§ **What you have to do**:
Reproduce exactly the opening lines of the listing, stopping after the line that contains "lip_clearance = 0.05" and including it.

§ **Provided data**:
(begin)
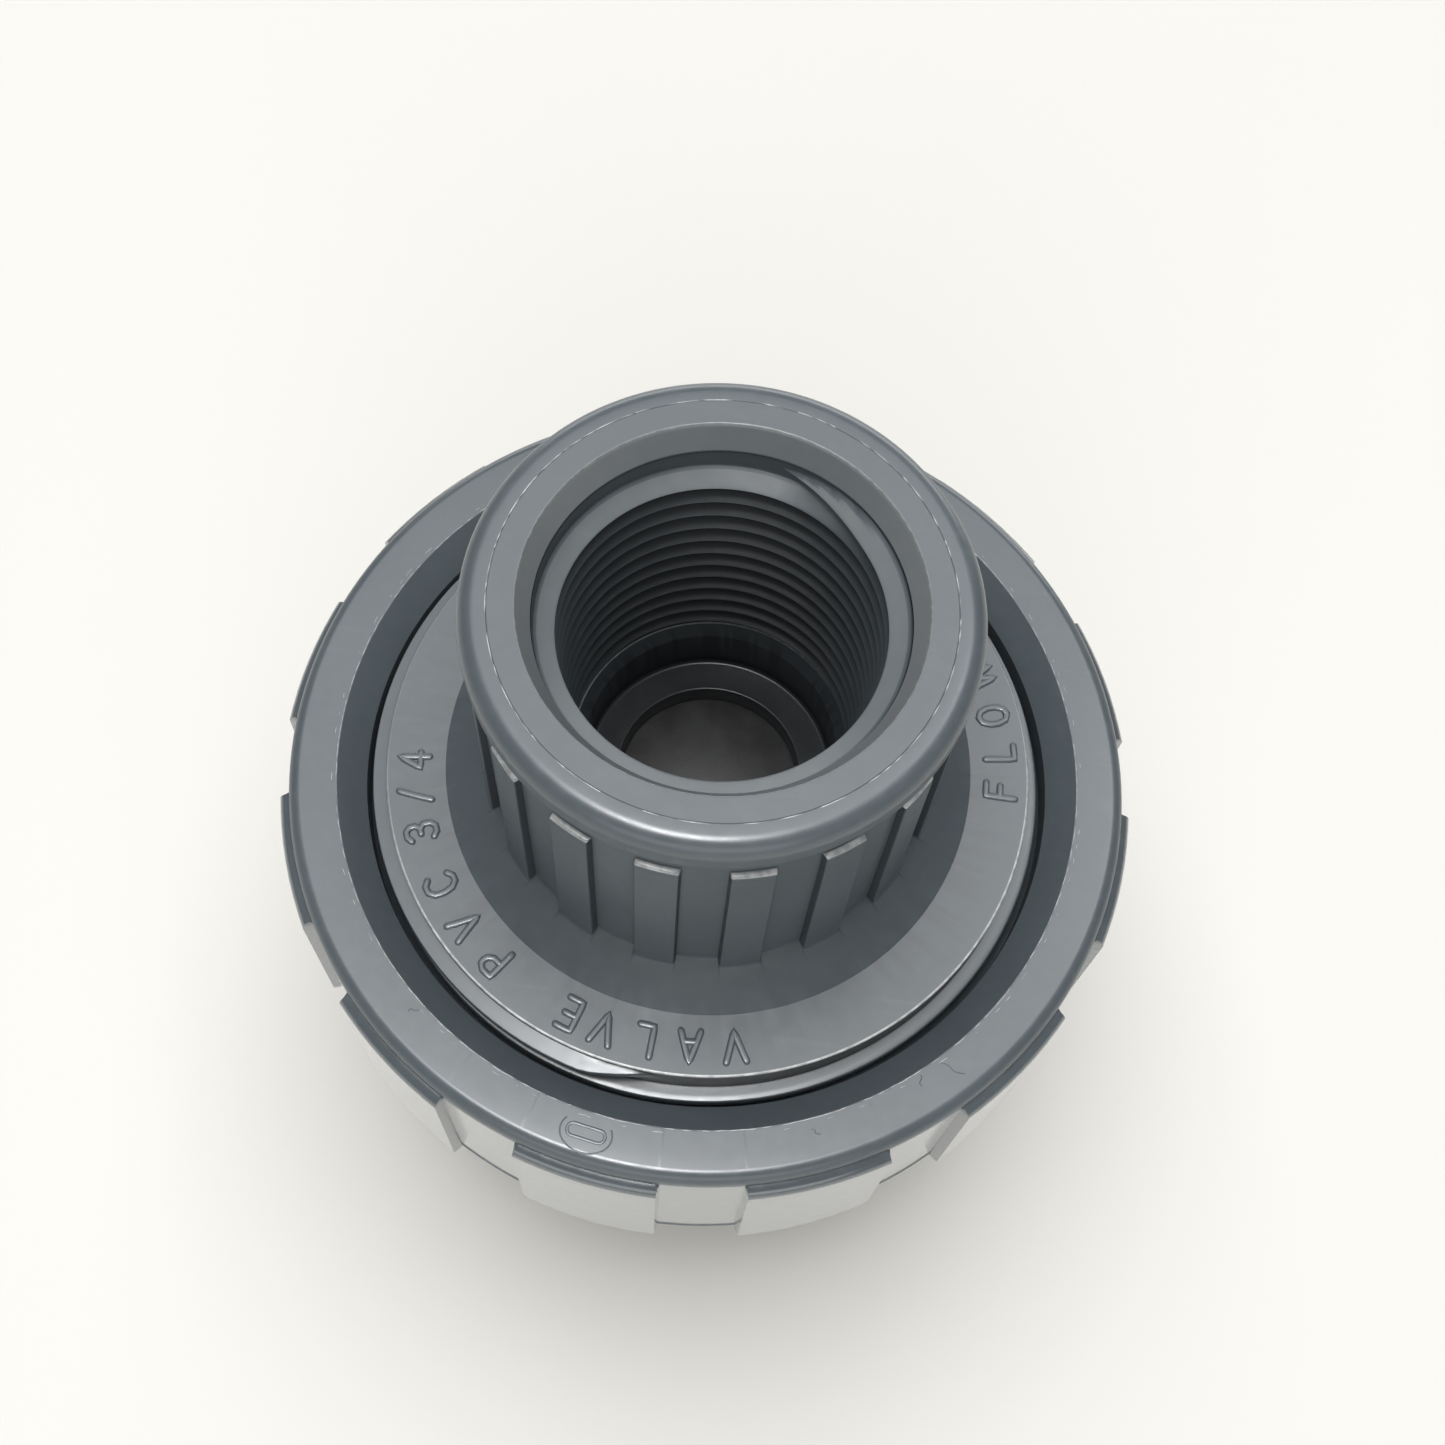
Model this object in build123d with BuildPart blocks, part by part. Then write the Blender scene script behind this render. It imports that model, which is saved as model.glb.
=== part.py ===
from build123d import *
import os

# In-line diaphragm check valve in a union body, for 3/4 inch taper pipe thread.
# Two end pieces are drawn together by a ribbed union nut. The axis is Z, the outlet
# end stands on Z = 0 and the inlet mouth is at the top. All sizes are millimetres.
# The pipe threads and the union thread are modelled as plain walls on their crests.

# ---- driving dimensions: heights along the axis ----
overall_height = 76.0
hub_length = 27.8            # from an end face to the lettered flange face
nut_height = 20.4
nut_face_drop = 0.1          # the nut's top face sits just under the flange face
joint_plane = 37.0           # where the two bodies meet
outlet_flange_bottom = 31.8
lip_clearance = 0.05         # between the nut's lip and the outlet flange

# ---- driving dimensions: end hubs, the same at both ends ----
hub_r = 17.4
collar_r = 18.1
collar_height = 2.8
collar_round = 1.5
collar_bevel = 0.5           # on the collar's lower edge
mouth_r = 14.1               # outer edge of the mouth's lead-in cone
mouth_wall_r = 13.15
mouth_cone_depth = 2.0
mouth_wall_depth = 3.4
pipe_crest_r = 11.3          # mean radius of the pipe thread's crests
pipe_thread_start = 4.2      # depth below the end face
pipe_thread_end = 25.2
bore_r = 10.2
bore_step = 0.8              # height of the cone from thread to smooth bore
quarter_turn = 90

hub_rib_count = 17
hub_rib_width = 3.1
hub_rib_r = 18.0
hub_rib_start = 6.0          # depth of a rib's end below the end face
hub_rib_bevel = 0.5
hub_rib_root = 1.0           # how far a rib runs into the hub's wall
hub_rib_phase = -98.4        # angle of one rib's centre, in degrees

# ---- driving dimensions: inlet flange, seat and cavity ----
skirt_r = 21.4               # outer edge of the skirt round the hub's foot
skirt_rise = 2.4
flange_face_r = 26.2
union_crest_r = 27.7
flange_edge_height = 1.0
union_thread_bottom = 38.4
inlet_nose_r = 25.6
nose_bevel = 0.8
ledge_z = 45.3
seat_z = 43.3
port_r = 7.45
seat_lip_r = 8.6
cavity_roof_z = 43.9
cavity_r = 17.6
cavity_round = 2.0

# ---- driving dimensions: outlet flange and cavity ----
outlet_flange_r = 25.7
ring_seat_r = 19.0
ring_seat_z = 34.0
chamber_r = 14.6
chamber_floor_z = 28.6
chamber_cone = 2.6

# ---- driving dimensions: o-ring and its groove ----
o_ring_mean_r = 22.0
o_ring_cord_r = 1.2
groove_width = 2.8
groove_depth = 2.45

# ---- driving dimensions: union nut ----
nut_wall_r = 34.1            # between the ribs, at the top
nut_foot_r = 34.4            # between the ribs, at the bottom
nut_face_r = 30.1            # inner edge of the top face
nut_lead_in = 2.0            # depth of the lead-in cone
nut_round = 1.2
nut_bore_r = 27.95
nut_lip_r = 18.7
nut_foot_bevel = 0.6
nut_rib_count = 12
nut_rib_angle = 18.6         # width of a rib, in degrees
nut_rib_top_r = 35.05
nut_rib_foot_r = 35.35
nut_rib_start = 1.7          # depth of a rib's end below the top face
nut_rib_bevel = 0.6
nut_rib_root_r = 33.0
nut_rib_phase = -100.2       # angle of one rib's centre, in degrees

# ---- driving dimensions: diaphragm and its support ----
dome_r = 28.0                # radius of the diaphragm's upper face
seat_gap = 0.03
diaphragm_r = 14.5
diaphragm_thickness = 1.9
stem_r = 2.0
stem_bottom_z = 36.3
knob_r = 2.6
knob_height = 1.4
travel_gap = 2.0             # from the closed diaphragm down to the disc
support_disc_r = 12.6
support_disc_thickness = 2.4
stem_hole_r = 2.05
support_ring_in_r = 16.0
support_ring_out_r = 18.9
support_ring_top_z = 36.9
leg_count = 4
leg_width = 3.0
leg_bottom_z = 34.2
leg_height = 1.6
leg_overlap = 0.6            # how far a leg runs into the disc and into the ring

# ---- worked-out sizes ----
flange_face_z = overall_height - hub_length
nut_top_z = flange_face_z - nut_face_drop
nut_bottom_z = nut_top_z - nut_height
lip_top_z = outlet_flange_bottom - lip_clearance
dome_centre_z = seat_z - seat_gap - (dome_r**2 - port_r**2) ** 0.5
dome_top_z = dome_centre_z + dome_r
under_dome_r = dome_r - diaphragm_thickness
support_dome_r = under_dome_r - travel_gap
support_under_r = support_dome_r - support_disc_thickness
leg_mid_r = (support_disc_r + support_ring_in_r) / 2
leg_length = support_ring_in_r - support_disc_r + 2 * leg_overlap

os.makedirs("parts", exist_ok=True)


def sphere_z(radius, r):
    """Height of a sphere about the dome's centre, at distance r from the axis."""
    return dome_centre_z + (radius**2 - r**2) ** 0.5


def inlet_z(depth):
    """Height of a point that lies this far below the inlet's end face."""
    return overall_height - depth


def outlet_z(depth):
    """Height of a point that lies this far in from the outlet's end face."""
    return depth


def ribbed_hub_profile(end_z, foot_z):
    """Outline of one end hub, from the foot of its outside round to the bore's end."""
    Polyline(
        (hub_r, foot_z),
        (hub_r, end_z(collar_height)),
        (collar_r - collar_bevel, end_z(collar_height)),
        (collar_r, end_z(collar_height - collar_bevel)),
        (collar_r, end_z(collar_round)),
    )
    JernArc(
        start=(collar_r, end_z(collar_round)),
        tangent=(0, end_z(0) - end_z(collar_round)),
        radius=collar_round,
        arc_size=quarter_turn if end_z(0) > end_z(collar_round) else -quarter_turn,
    )
    Polyline(
        (collar_r - collar_round, end_z(0)),
        (mouth_r, end_z(0)),
        (mouth_wall_r, end_z(mouth_cone_depth)),
        (mouth_wall_r, end_z(mouth_wall_depth)),
        (pipe_crest_r, end_z(pipe_thread_start)),
        (pipe_crest_r, end_z(pipe_thread_end)),
        (bore_r, end_z(pipe_thread_end + bore_step)),
    )


def hub_rib_ends(end_z, foot_z):
    """Radial outline of one hub rib, bevelled at its free end."""
    Polyline(
        (hub_r - hub_rib_root, foot_z),
        (hub_rib_r, foot_z),
        (hub_rib_r, end_z(hub_rib_start + hub_rib_bevel)),
        (hub_r, end_z(hub_rib_start)),
        (hub_r - hub_rib_root, end_z(hub_rib_start)),
        close=True,
    )


# ---- one grip rib for each hub: an upright plate whose outline is drawn radially ----
with BuildPart() as inlet_rib:
    with BuildSketch(Plane.XZ):
        with BuildLine():
            hub_rib_ends(inlet_z, flange_face_z)
        make_face()
    extrude(amount=hub_rib_width / 2, both=True)

with BuildPart() as outlet_rib:
    with BuildSketch(Plane.XZ):
        with BuildLine():
            hub_rib_ends(outlet_z, outlet_flange_bottom)
        make_face()
    extrude(amount=hub_rib_width / 2, both=True)

# ---- inlet body: ribbed hub, lettered flange, union thread, seat and cavity ----
with BuildPart() as inlet_body:
    with BuildSketch(Plane.XZ):
        with BuildLine():
            ribbed_hub_profile(inlet_z, flange_face_z + skirt_rise)
            Polyline(
                (bore_r, inlet_z(pipe_thread_end + bore_step)),
                (bore_r, ledge_z),
                (port_r, ledge_z),
                (port_r, seat_z),
                (seat_lip_r, seat_z),
                (seat_lip_r, cavity_roof_z),
                (cavity_r - cavity_round, cavity_roof_z),
                (cavity_r, cavity_roof_z - cavity_round),
                (cavity_r, joint_plane),
                (inlet_nose_r, joint_plane),
                (inlet_nose_r, union_thread_bottom - nose_bevel),
                (union_crest_r, union_thread_bottom + nose_bevel),
                (union_crest_r, flange_face_z - flange_edge_height),
                (flange_face_r, flange_face_z - flange_edge_height),
                (flange_face_r, flange_face_z),
                (skirt_r, flange_face_z),
                (hub_r, flange_face_z + skirt_rise),
            )
        make_face()
    revolve(axis=Axis.Z)
    with PolarLocations(0, hub_rib_count, start_angle=hub_rib_phase):
        add(inlet_rib.part)
inlet_body.part.label = "inlet_body"

# ---- outlet body: ribbed hub, plain flange with the o-ring groove, flow chamber ----
with BuildPart() as outlet_body:
    with BuildSketch(Plane.XZ):
        with BuildLine():
            ribbed_hub_profile(outlet_z, outlet_flange_bottom)
            Polyline(
                (bore_r, outlet_z(pipe_thread_end + bore_step)),
                (bore_r, chamber_floor_z - chamber_cone / 2),
                (chamber_r, chamber_floor_z + chamber_cone / 2),
                (chamber_r, ring_seat_z),
                (ring_seat_r, ring_seat_z),
                (ring_seat_r, joint_plane),
                (o_ring_mean_r - groove_width / 2, joint_plane),
                (o_ring_mean_r - groove_width / 2, joint_plane - groove_depth),
                (o_ring_mean_r + groove_width / 2, joint_plane - groove_depth),
                (o_ring_mean_r + groove_width / 2, joint_plane),
                (outlet_flange_r, joint_plane),
                (outlet_flange_r, outlet_flange_bottom),
                (hub_r, outlet_flange_bottom),
            )
        make_face()
    revolve(axis=Axis.Z)
    with PolarLocations(0, hub_rib_count, start_angle=hub_rib_phase):
        add(outlet_rib.part)
outlet_body.part.label = "outlet_body"

# ---- union nut: one rib first, swept round the axis, then the shell with twelve ribs ----
with BuildPart() as nut_rib:
    with BuildSketch(Plane.XZ.rotated((0, 0, -nut_rib_angle / 2))):
        with BuildLine():
            Polyline(
                (nut_rib_root_r, nut_bottom_z + nut_foot_bevel),
                (nut_rib_foot_r, nut_bottom_z + nut_foot_bevel),
                (nut_rib_top_r, nut_top_z - nut_rib_start - nut_rib_bevel),
                (nut_rib_top_r - nut_rib_bevel, nut_top_z - nut_rib_start),
                (nut_rib_root_r, nut_top_z - nut_rib_start),
                close=True,
            )
        make_face()
    revolve(axis=Axis.Z, revolution_arc=nut_rib_angle)

with BuildPart() as union_nut:
    with BuildSketch(Plane.XZ):
        with BuildLine():
            Polyline(
                (nut_face_r, nut_top_z),
                (nut_bore_r, nut_top_z - nut_lead_in),
                (nut_bore_r, lip_top_z),
                (nut_lip_r, lip_top_z),
                (nut_lip_r, nut_bottom_z),
                (nut_foot_r - nut_foot_bevel, nut_bottom_z),
                (nut_foot_r, nut_bottom_z + nut_foot_bevel),
                (nut_wall_r, nut_top_z - nut_round),
            )
            JernArc(
                start=(nut_wall_r, nut_top_z - nut_round),
                tangent=(0, 1),
                radius=nut_round,
                arc_size=quarter_turn,
            )
            Line((nut_wall_r - nut_round, nut_top_z), (nut_face_r, nut_top_z))
        make_face()
    revolve(axis=Axis.Z)
    with PolarLocations(0, nut_rib_count, start_angle=nut_rib_phase):
        add(nut_rib.part)
union_nut.part.label = "union_nut"

# ---- body o-ring, lying in the outlet flange's groove ----
with BuildPart() as body_o_ring:
    with BuildSketch(Plane.XZ):
        with Locations((o_ring_mean_r, joint_plane - groove_depth + o_ring_cord_r)):
            Circle(o_ring_cord_r)
    revolve(axis=Axis.Z)
body_o_ring.part.label = "body_o_ring"

# ---- diaphragm: domed rubber disc on a short stem with a retaining knob ----
with BuildPart() as diaphragm:
    with BuildSketch(Plane.XZ):
        with BuildLine():
            ThreePointArc(
                (0, dome_top_z),
                (diaphragm_r / 2, sphere_z(dome_r, diaphragm_r / 2)),
                (diaphragm_r, sphere_z(dome_r, diaphragm_r)),
            )
            Line(
                (diaphragm_r, sphere_z(dome_r, diaphragm_r)),
                (diaphragm_r, sphere_z(under_dome_r, diaphragm_r)),
            )
            ThreePointArc(
                (diaphragm_r, sphere_z(under_dome_r, diaphragm_r)),
                (diaphragm_r / 2, sphere_z(under_dome_r, diaphragm_r / 2)),
                (stem_r, sphere_z(under_dome_r, stem_r)),
            )
            Polyline(
                (stem_r, sphere_z(under_dome_r, stem_r)),
                (stem_r, stem_bottom_z + knob_height),
                (knob_r, stem_bottom_z + knob_height),
                (stem_r, stem_bottom_z),
                (0, stem_bottom_z),
                (0, dome_top_z),
            )
        make_face()
    revolve(axis=Axis.Z)
diaphragm.part.label = "diaphragm"

# ---- support disc: convex backing disc, four legs and the ring clamped between the bodies ----
with BuildPart() as support_disc:
    with BuildSketch(Plane.XZ):
        with BuildLine():
            ThreePointArc(
                (stem_hole_r, sphere_z(support_dome_r, stem_hole_r)),
                (support_disc_r / 2, sphere_z(support_dome_r, support_disc_r / 2)),
                (support_disc_r, sphere_z(support_dome_r, support_disc_r)),
            )
            Line(
                (support_disc_r, sphere_z(support_dome_r, support_disc_r)),
                (support_disc_r, sphere_z(support_under_r, support_disc_r)),
            )
            ThreePointArc(
                (support_disc_r, sphere_z(support_under_r, support_disc_r)),
                (support_disc_r / 2, sphere_z(support_under_r, support_disc_r / 2)),
                (stem_hole_r, sphere_z(support_under_r, stem_hole_r)),
            )
            Line(
                (stem_hole_r, sphere_z(support_under_r, stem_hole_r)),
                (stem_hole_r, sphere_z(support_dome_r, stem_hole_r)),
            )
        make_face()
    revolve(axis=Axis.Z)
    with BuildSketch(Plane.XY.offset(ring_seat_z)):
        Circle(support_ring_out_r)
        Circle(support_ring_in_r, mode=Mode.SUBTRACT)
    extrude(amount=support_ring_top_z - ring_seat_z)
    with BuildSketch(Plane.XY.offset(leg_bottom_z)):
        with PolarLocations(leg_mid_r, leg_count):
            Rectangle(leg_length, leg_width)
    extrude(amount=leg_height)
support_disc.part.label = "support_disc"

for piece in (inlet_body, outlet_body, union_nut, body_o_ring, diaphragm, support_disc):
    export_step(piece.part, f"parts/{piece.part.label}.step")
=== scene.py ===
import math

import bmesh
import bpy
import numpy as np
from mathutils import Matrix, Vector


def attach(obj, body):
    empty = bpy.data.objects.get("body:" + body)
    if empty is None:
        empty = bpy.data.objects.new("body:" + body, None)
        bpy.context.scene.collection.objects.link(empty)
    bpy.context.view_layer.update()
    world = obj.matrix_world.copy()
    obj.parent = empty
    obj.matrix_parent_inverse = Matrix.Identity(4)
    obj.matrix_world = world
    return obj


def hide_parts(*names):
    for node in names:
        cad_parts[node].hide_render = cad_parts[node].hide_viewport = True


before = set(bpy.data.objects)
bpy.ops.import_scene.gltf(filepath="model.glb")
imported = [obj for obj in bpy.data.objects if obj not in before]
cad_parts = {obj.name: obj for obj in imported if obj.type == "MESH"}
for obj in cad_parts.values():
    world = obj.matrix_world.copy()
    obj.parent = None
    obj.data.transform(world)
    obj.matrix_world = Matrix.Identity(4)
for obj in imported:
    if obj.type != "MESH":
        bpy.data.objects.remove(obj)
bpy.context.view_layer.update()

# ---- driving dimensions, in millimetres and degrees ----
# Heights are above the outlet's end face. Depths are below the nearer end face.
MM = 0.001
TOP = 76.0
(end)
§ **Written response**:
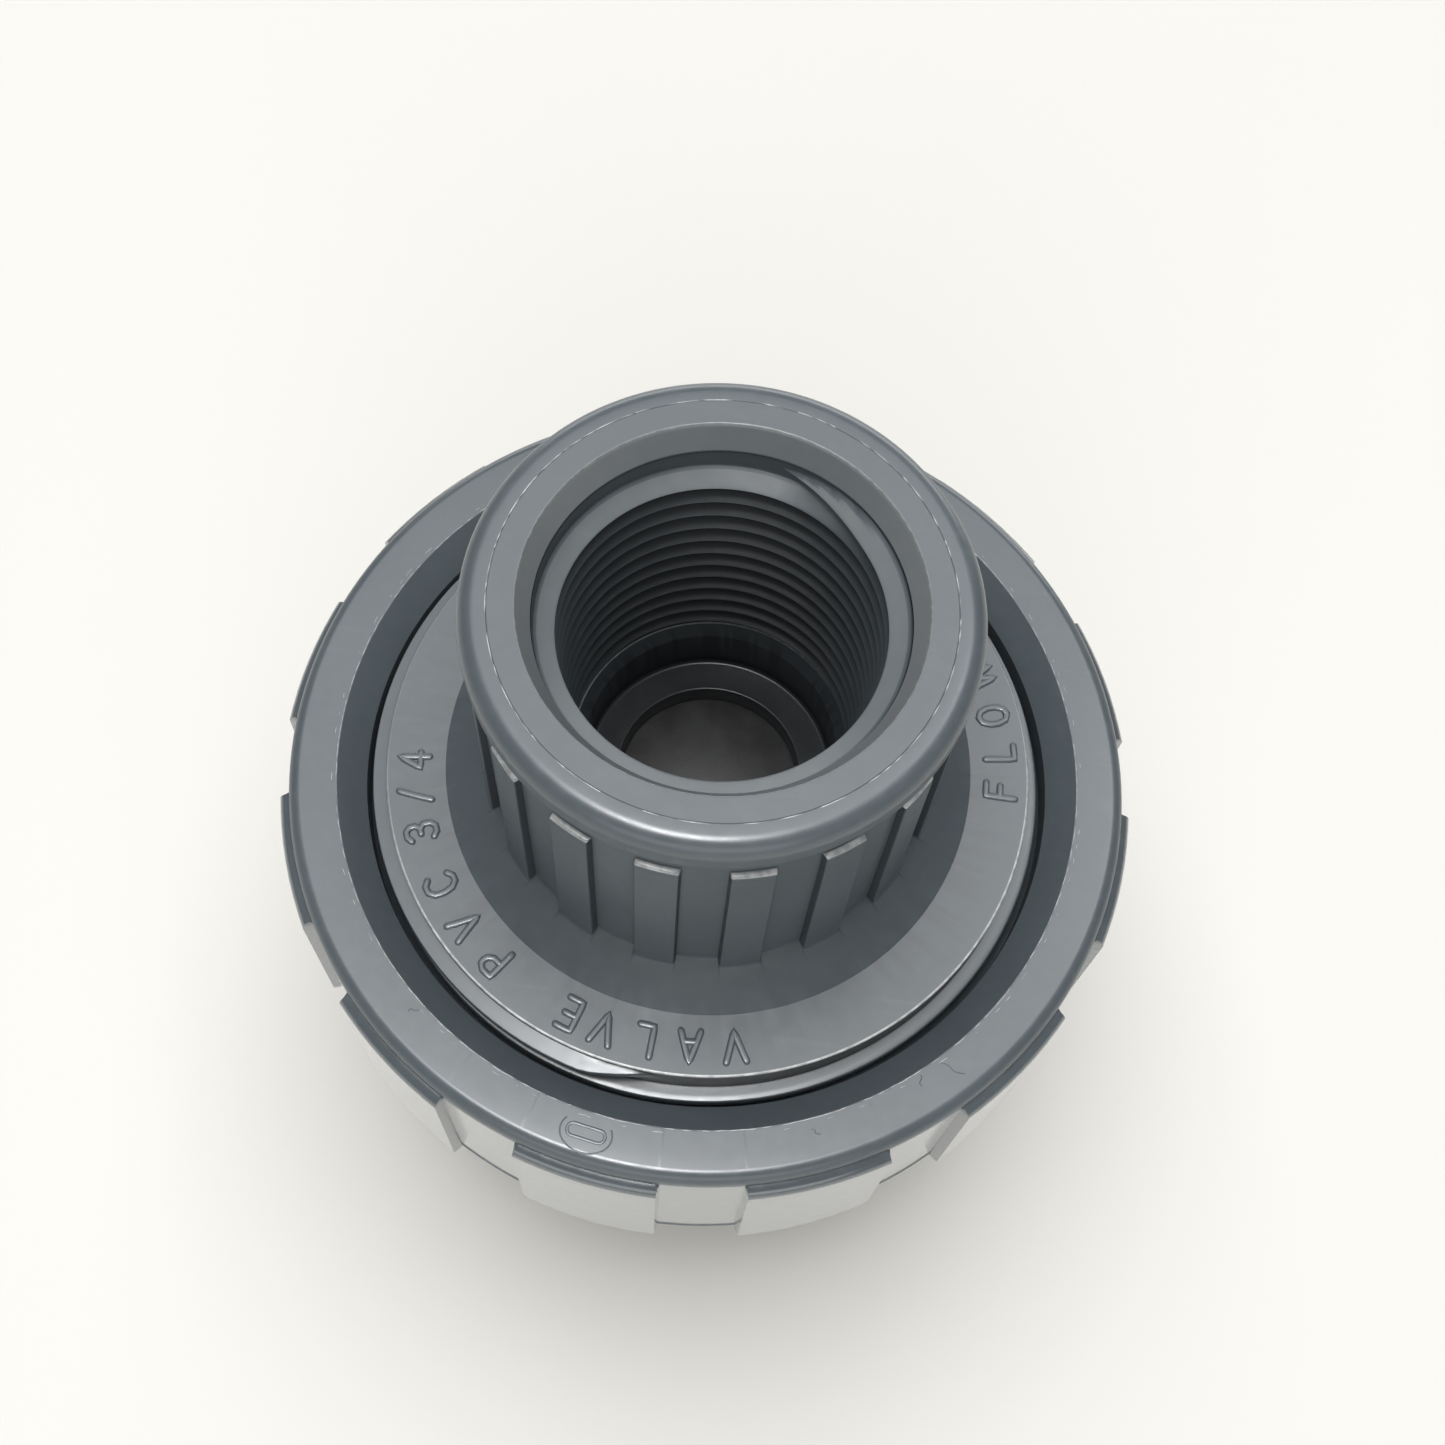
Model this object in build123d with BuildPart blocks, part by part. Then write the Blender scene script behind this render. It imports that model, which is saved as model.glb.
=== part.py ===
from build123d import *
import os

# In-line diaphragm check valve in a union body, for 3/4 inch taper pipe thread.
# Two end pieces are drawn together by a ribbed union nut. The axis is Z, the outlet
# end stands on Z = 0 and the inlet mouth is at the top. All sizes are millimetres.
# The pipe threads and the union thread are modelled as plain walls on their crests.

# ---- driving dimensions: heights along the axis ----
overall_height = 76.0
hub_length = 27.8            # from an end face to the lettered flange face
nut_height = 20.4
nut_face_drop = 0.1          # the nut's top face sits just under the flange face
joint_plane = 37.0           # where the two bodies meet
outlet_flange_bottom = 31.8
lip_clearance = 0.05         # between the nut's lip and the outlet flange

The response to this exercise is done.